What to produce: Retype only what runs from the line that contains "bpy.context.scene.collection.objects.link(rigid_bodies[body])" through the last line of the listing below, both lines included.

···

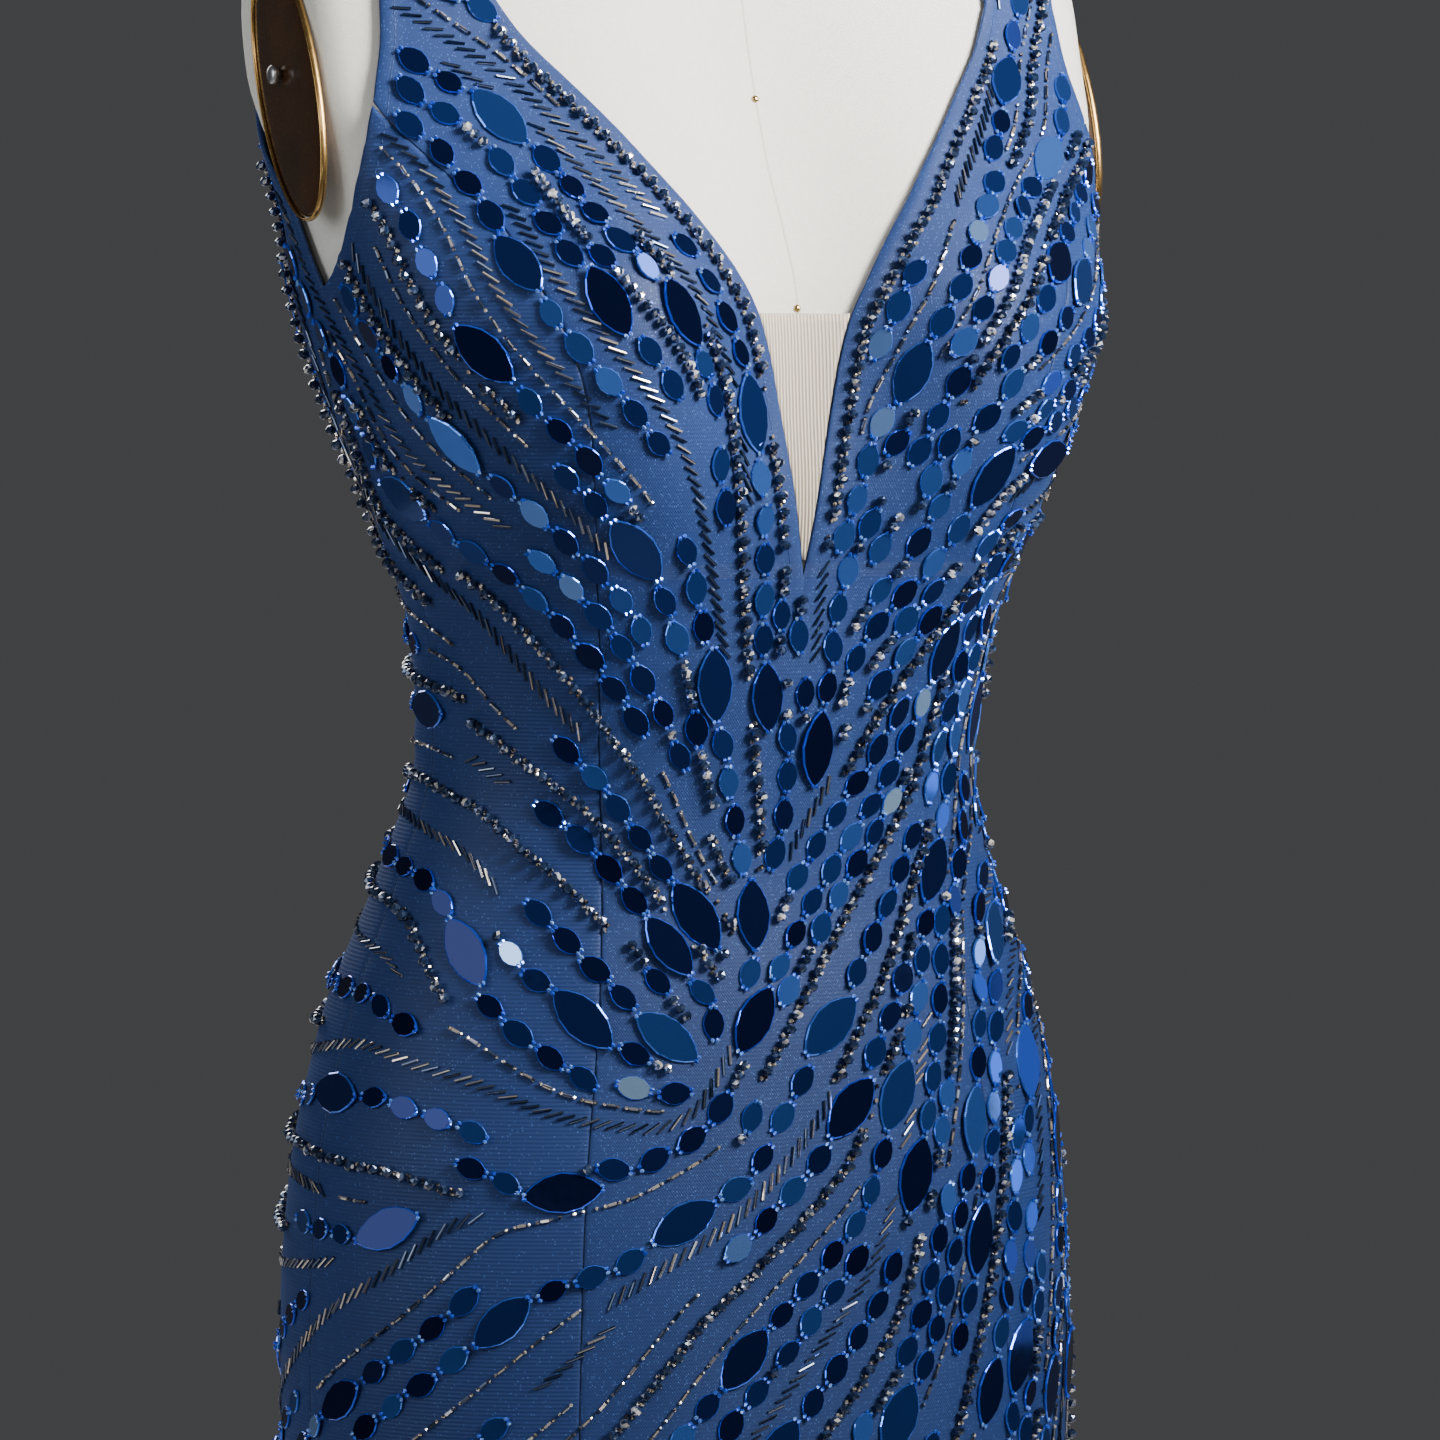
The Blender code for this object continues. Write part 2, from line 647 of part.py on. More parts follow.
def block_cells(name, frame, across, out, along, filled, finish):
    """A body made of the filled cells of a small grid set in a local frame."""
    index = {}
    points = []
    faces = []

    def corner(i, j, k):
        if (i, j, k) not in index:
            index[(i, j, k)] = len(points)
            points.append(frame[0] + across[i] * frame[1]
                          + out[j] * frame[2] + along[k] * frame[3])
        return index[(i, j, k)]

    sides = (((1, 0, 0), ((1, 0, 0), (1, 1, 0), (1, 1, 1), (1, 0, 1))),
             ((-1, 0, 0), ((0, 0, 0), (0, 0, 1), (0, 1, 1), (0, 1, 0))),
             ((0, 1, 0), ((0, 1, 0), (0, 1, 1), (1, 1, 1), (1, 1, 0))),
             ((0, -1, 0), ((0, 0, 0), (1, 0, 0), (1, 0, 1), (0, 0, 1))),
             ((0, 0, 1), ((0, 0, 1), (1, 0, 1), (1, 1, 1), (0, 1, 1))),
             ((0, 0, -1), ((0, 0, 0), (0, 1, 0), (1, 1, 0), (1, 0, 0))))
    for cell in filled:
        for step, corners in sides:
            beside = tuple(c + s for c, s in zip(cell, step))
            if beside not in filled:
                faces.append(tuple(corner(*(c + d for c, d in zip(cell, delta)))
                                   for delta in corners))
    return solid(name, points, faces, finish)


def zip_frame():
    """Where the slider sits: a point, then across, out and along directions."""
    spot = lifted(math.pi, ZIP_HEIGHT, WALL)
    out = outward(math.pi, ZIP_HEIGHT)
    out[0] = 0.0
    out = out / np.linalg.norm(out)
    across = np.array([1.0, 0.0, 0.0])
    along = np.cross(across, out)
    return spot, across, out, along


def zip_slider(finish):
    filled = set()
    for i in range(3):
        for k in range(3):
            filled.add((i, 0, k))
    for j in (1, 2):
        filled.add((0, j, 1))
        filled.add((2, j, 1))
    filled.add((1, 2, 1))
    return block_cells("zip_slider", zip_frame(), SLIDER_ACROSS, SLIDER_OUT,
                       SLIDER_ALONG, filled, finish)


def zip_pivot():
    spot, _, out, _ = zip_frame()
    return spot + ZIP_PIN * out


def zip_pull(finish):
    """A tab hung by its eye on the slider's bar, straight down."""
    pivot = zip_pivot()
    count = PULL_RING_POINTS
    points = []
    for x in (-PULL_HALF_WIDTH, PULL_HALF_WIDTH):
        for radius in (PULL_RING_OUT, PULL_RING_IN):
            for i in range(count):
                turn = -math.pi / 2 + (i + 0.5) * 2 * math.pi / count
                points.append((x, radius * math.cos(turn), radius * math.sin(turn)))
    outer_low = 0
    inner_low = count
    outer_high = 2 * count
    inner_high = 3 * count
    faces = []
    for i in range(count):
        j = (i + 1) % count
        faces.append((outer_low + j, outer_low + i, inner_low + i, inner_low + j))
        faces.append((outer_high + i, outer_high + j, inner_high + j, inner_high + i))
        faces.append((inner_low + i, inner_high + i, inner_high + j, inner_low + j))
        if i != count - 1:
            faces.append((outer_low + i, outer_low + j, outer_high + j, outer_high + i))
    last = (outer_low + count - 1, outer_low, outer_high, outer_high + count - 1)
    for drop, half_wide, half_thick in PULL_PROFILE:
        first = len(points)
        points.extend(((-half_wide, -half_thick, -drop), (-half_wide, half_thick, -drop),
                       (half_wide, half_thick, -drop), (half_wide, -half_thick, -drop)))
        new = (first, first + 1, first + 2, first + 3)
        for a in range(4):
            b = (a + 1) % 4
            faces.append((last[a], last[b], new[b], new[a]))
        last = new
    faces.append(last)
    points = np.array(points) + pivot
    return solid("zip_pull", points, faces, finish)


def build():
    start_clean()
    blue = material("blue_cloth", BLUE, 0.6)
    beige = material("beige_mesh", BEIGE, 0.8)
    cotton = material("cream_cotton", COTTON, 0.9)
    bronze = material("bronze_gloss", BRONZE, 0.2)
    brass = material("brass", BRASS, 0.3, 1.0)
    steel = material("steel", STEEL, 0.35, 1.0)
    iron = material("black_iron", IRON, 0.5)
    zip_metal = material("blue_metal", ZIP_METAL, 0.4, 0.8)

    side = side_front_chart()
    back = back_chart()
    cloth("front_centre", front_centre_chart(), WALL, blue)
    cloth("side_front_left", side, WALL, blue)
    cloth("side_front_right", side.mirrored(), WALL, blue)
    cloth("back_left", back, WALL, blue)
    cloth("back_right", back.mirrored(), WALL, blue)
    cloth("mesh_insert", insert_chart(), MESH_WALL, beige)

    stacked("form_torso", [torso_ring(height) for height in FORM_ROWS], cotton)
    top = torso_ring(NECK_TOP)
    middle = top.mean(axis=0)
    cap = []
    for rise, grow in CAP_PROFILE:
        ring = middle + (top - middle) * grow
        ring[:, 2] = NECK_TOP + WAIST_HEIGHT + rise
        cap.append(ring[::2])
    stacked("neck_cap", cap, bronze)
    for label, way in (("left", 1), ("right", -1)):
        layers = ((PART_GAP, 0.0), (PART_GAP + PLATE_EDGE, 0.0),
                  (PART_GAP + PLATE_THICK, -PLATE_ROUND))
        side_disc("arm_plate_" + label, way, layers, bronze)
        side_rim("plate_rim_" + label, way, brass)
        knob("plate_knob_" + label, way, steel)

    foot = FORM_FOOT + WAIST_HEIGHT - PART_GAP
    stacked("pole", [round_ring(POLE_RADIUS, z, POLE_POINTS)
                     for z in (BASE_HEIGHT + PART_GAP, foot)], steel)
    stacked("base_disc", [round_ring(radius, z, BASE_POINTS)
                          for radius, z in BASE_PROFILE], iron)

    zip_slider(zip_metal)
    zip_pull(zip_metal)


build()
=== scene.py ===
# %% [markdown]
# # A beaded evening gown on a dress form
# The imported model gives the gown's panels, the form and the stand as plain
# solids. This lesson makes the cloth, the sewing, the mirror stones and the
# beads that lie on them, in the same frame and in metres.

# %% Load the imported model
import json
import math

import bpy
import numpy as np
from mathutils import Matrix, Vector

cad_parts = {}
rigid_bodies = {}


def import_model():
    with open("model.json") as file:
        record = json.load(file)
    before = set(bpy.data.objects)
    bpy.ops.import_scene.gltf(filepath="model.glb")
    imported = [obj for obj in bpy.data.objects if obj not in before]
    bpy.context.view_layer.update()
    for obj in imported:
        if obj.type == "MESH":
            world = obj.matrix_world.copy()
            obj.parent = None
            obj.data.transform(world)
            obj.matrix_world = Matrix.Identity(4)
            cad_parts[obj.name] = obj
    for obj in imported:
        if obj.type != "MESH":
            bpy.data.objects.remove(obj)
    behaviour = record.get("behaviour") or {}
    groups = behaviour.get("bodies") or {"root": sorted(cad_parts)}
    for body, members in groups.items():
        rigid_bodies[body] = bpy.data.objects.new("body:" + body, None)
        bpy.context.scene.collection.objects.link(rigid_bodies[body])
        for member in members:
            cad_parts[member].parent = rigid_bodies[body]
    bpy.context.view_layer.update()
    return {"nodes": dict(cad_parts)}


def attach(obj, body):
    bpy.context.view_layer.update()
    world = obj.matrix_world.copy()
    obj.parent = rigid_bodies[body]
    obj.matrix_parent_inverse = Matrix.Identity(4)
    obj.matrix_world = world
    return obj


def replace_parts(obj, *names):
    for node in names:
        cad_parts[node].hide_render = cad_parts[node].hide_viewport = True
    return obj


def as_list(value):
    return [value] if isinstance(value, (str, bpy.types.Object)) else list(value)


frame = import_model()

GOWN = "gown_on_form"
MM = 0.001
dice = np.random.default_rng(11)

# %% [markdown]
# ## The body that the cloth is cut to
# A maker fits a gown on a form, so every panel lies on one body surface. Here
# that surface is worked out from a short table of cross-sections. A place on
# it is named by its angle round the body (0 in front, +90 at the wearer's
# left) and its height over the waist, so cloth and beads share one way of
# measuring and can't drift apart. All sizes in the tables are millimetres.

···

Response:
        bpy.context.scene.collection.objects.link(rigid_bodies[body])
        for member in members:
            cad_parts[member].parent = rigid_bodies[body]
    bpy.context.view_layer.update()
    return {"nodes": dict(cad_parts)}


def attach(obj, body):
    bpy.context.view_layer.update()
    world = obj.matrix_world.copy()
    obj.parent = rigid_bodies[body]
    obj.matrix_parent_inverse = Matrix.Identity(4)
    obj.matrix_world = world
    return obj


def replace_parts(obj, *names):
    for node in names:
        cad_parts[node].hide_render = cad_parts[node].hide_viewport = True
    return obj


def as_list(value):
    return [value] if isinstance(value, (str, bpy.types.Object)) else list(value)


frame = import_model()

GOWN = "gown_on_form"
MM = 0.001
dice = np.random.default_rng(11)

# %% [markdown]
# ## The body that the cloth is cut to
# A maker fits a gown on a form, so every panel lies on one body surface. Here
# that surface is worked out from a short table of cross-sections. A place on
# it is named by its angle round the body (0 in front, +90 at the wearer's
# left) and its height over the waist, so cloth and beads share one way of
# measuring and can't drift apart. All sizes in the tables are millimetres.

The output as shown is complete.